Set exercise
From the top of the records below down to the line containing "neck_low_r = 78.0", reproduce every line exactly.

Data for processing
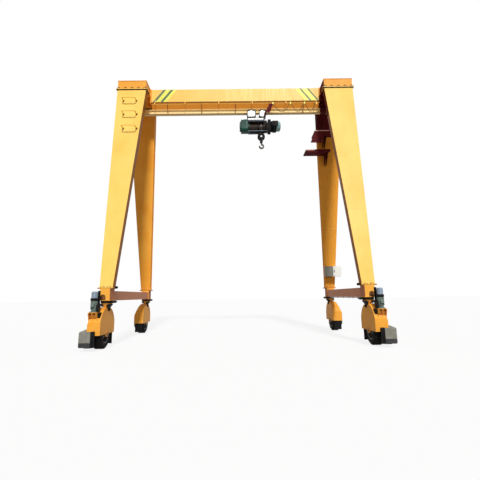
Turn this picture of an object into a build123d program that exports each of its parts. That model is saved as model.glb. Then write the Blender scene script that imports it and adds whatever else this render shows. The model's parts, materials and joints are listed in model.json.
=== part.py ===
"""Rubber tyred gantry crane: a single box girder on two A-shaped leg pairs, four steered wheels.

Origin on the ground under the middle of the machine. X runs along the girder, Y along the
travel direction (the -Y side is the front), Z points up. All sizes in millimetres.
"""

import os
from math import cos, radians, sin, tan

from build123d import *

os.makedirs("parts", exist_ok=True)

# driving dimensions
half_span = 4500.0  # kingpin of a wheel unit from the middle, along the girder
half_base = 2400.0  # kingpin from the middle, along the travel direction
run_fit = 0.05  # radial clearance of a turning shaft in its bearing
gap_free = 8.0  # clearance of a moving piece from what it passes

# wheel unit
axle_z = 470.0
tyre_r = 470.0
tyre_w = 330.0
tyre_sides = 56  # flats round the tyre
rim_r = 285.0
wheel_off = 141.0  # tyre's middle plane outboard of the kingpin
axle_r = 38.0
fork_in_x = -67.0  # inner cheek's outer face, from the kingpin
fork_out_x = 349.0  # outer cheek's outer face
fork_half_len = 606.0
fork_low_z = 492.0
fork_curve_z = 905.0  # where the straight front and back turn into the crown's curve
fork_mid = (450.0, 1190.0)  # a point of the crown's curve
crown_half_len = 120.0
crown_z = 1372.0
lean_z = 850.0  # the outer cheek leans inwards above this height
lean_top_x = 190.0
box_top_half = 500.0  # the wheel box under the crown's curve, to each side of the kingpin
plate_t = 14.0
boss_r = 82.0
boss_t = 30.0
drum_hub_r = 250.0  # brake drum outside the outer cheek of a free wheel
drum_hub_w = 118.0

# slewing ring and neck
ring_z0 = 1506.0
ring_z1 = 1592.0
ring_r = 195.0
ring_bore_r = 120.0
neck_flange_t = 20.0
neck_flange_r = 182.0
neck_low_r = 78.0

# drive of the two front units
motor_x_off = 190.0  # motor axis outboard of the kingpin
motor_y = -548.0  # motor axis ahead of the kingpin
motor_r = 108.0
shelf_z = 1225.0
shelf_t = 18.0
motor_top_z = 1900.0
case_x0 = 186.0
case_x1 = 552.0
case_y0 = -712.0
case_z0 = 118.0
case_z1 = 618.0

# sills and columns
col_w = 342.0
col_l = 418.0
col_top_z = 2010.0
sill_w = 290.0
sill_top_z = 1921.0
foot_t = 16.0

# legs
base_flange_t = 35.0
leg_z0 = col_top_z + base_flange_t
leg_z1 = 10611.0
leg_w0 = 450.0
leg_w1 = 1238.0
leg_d = 266.0
leg_top_y = 778.0
leg_plate_t = 14.0
leg_lip = 24.0  # how far the front and back plates stand out past the side webs
top_flange_t = 25.0
head_lip = 40.0  # how far the bolted flanges at the leg's top stand out

# head beams (saddles) and girder
saddle_z0 = leg_z1 + top_flange_t
saddle_z1 = 11035.0
saddle_w = leg_w1 + 20
saddle_l = 2 * (leg_top_y + leg_d / 2 + 10)
saddle_in_x = half_span - saddle_w / 2
end_plate_t = 60.0  # end plate of the head beam with the girder's own end flange
girder_half_w = 250.0
girder_z0 = 10415.0
slope_z = 10143.0
slope_half_w = 85.0
girder_half_len = saddle_in_x - end_plate_t
beam_web_h = 204.0
beam_flange_w = 146.0
beam_flange_t = 24.0
beam_web_t = 16.0
beam_top_t = 18.0
beam_z0 = slope_z - beam_web_h - beam_flange_t
beam_half_len = half_span - 330
stop_t = 24.0
rib_t = 12.0
rib_gap = 1550.0  # spacing of the stiffener ribs
rib_tip_y = 112.0  # how far the ribs reach out at their lower edge
stiff_y = 38.0  # how far the stiffeners of the track beam's web reach out

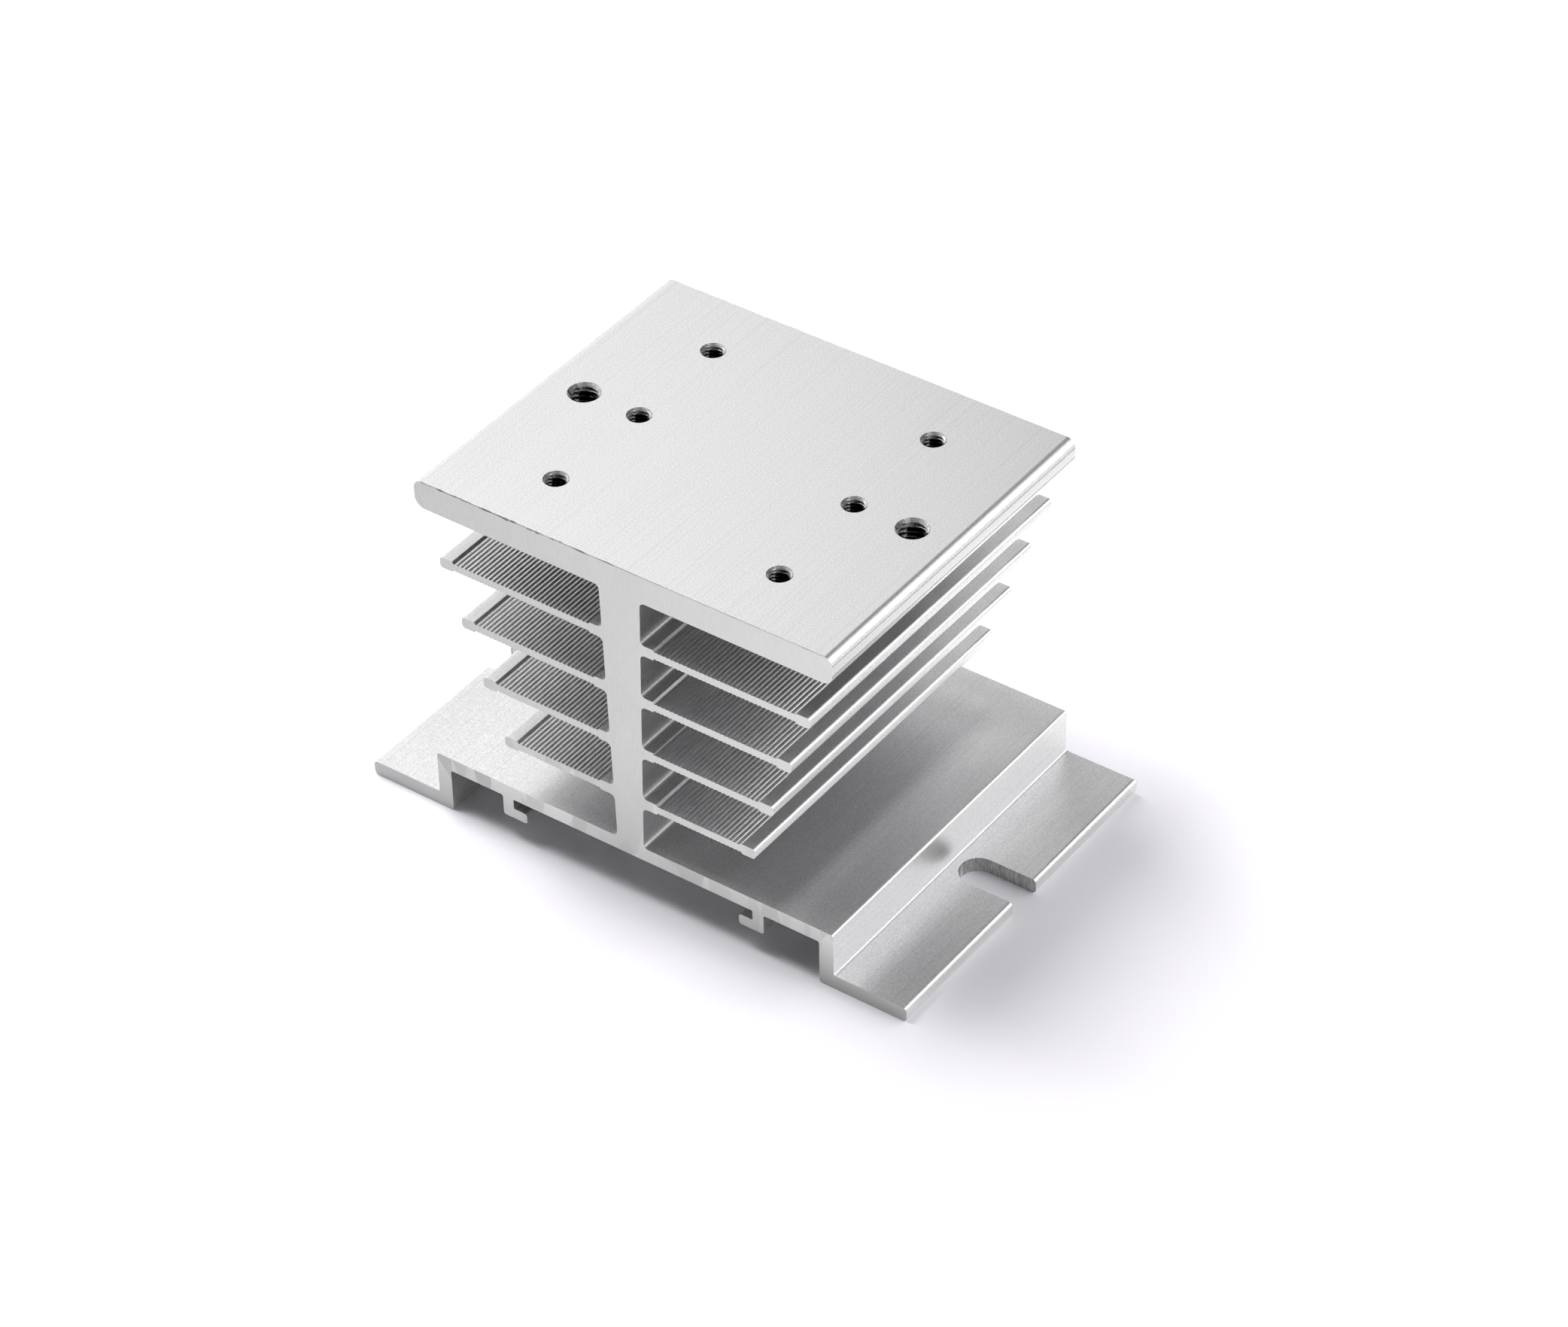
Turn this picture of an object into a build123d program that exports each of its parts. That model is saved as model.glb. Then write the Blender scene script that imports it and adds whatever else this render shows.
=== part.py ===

Full solution
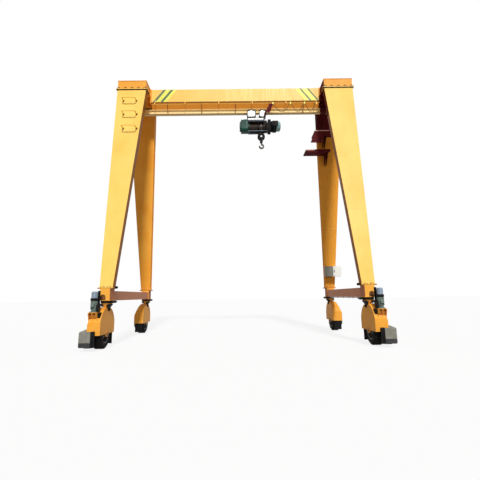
Turn this picture of an object into a build123d program that exports each of its parts. That model is saved as model.glb. Then write the Blender scene script that imports it and adds whatever else this render shows. The model's parts, materials and joints are listed in model.json.
=== part.py ===
"""Rubber tyred gantry crane: a single box girder on two A-shaped leg pairs, four steered wheels.

Origin on the ground under the middle of the machine. X runs along the girder, Y along the
travel direction (the -Y side is the front), Z points up. All sizes in millimetres.
"""

import os
from math import cos, radians, sin, tan

from build123d import *

os.makedirs("parts", exist_ok=True)

# driving dimensions
half_span = 4500.0  # kingpin of a wheel unit from the middle, along the girder
half_base = 2400.0  # kingpin from the middle, along the travel direction
run_fit = 0.05  # radial clearance of a turning shaft in its bearing
gap_free = 8.0  # clearance of a moving piece from what it passes

# wheel unit
axle_z = 470.0
tyre_r = 470.0
tyre_w = 330.0
tyre_sides = 56  # flats round the tyre
rim_r = 285.0
wheel_off = 141.0  # tyre's middle plane outboard of the kingpin
axle_r = 38.0
fork_in_x = -67.0  # inner cheek's outer face, from the kingpin
fork_out_x = 349.0  # outer cheek's outer face
fork_half_len = 606.0
fork_low_z = 492.0
fork_curve_z = 905.0  # where the straight front and back turn into the crown's curve
fork_mid = (450.0, 1190.0)  # a point of the crown's curve
crown_half_len = 120.0
crown_z = 1372.0
lean_z = 850.0  # the outer cheek leans inwards above this height
lean_top_x = 190.0
box_top_half = 500.0  # the wheel box under the crown's curve, to each side of the kingpin
plate_t = 14.0
boss_r = 82.0
boss_t = 30.0
drum_hub_r = 250.0  # brake drum outside the outer cheek of a free wheel
drum_hub_w = 118.0

# slewing ring and neck
ring_z0 = 1506.0
ring_z1 = 1592.0
ring_r = 195.0
ring_bore_r = 120.0
neck_flange_t = 20.0
neck_flange_r = 182.0
neck_low_r = 78.0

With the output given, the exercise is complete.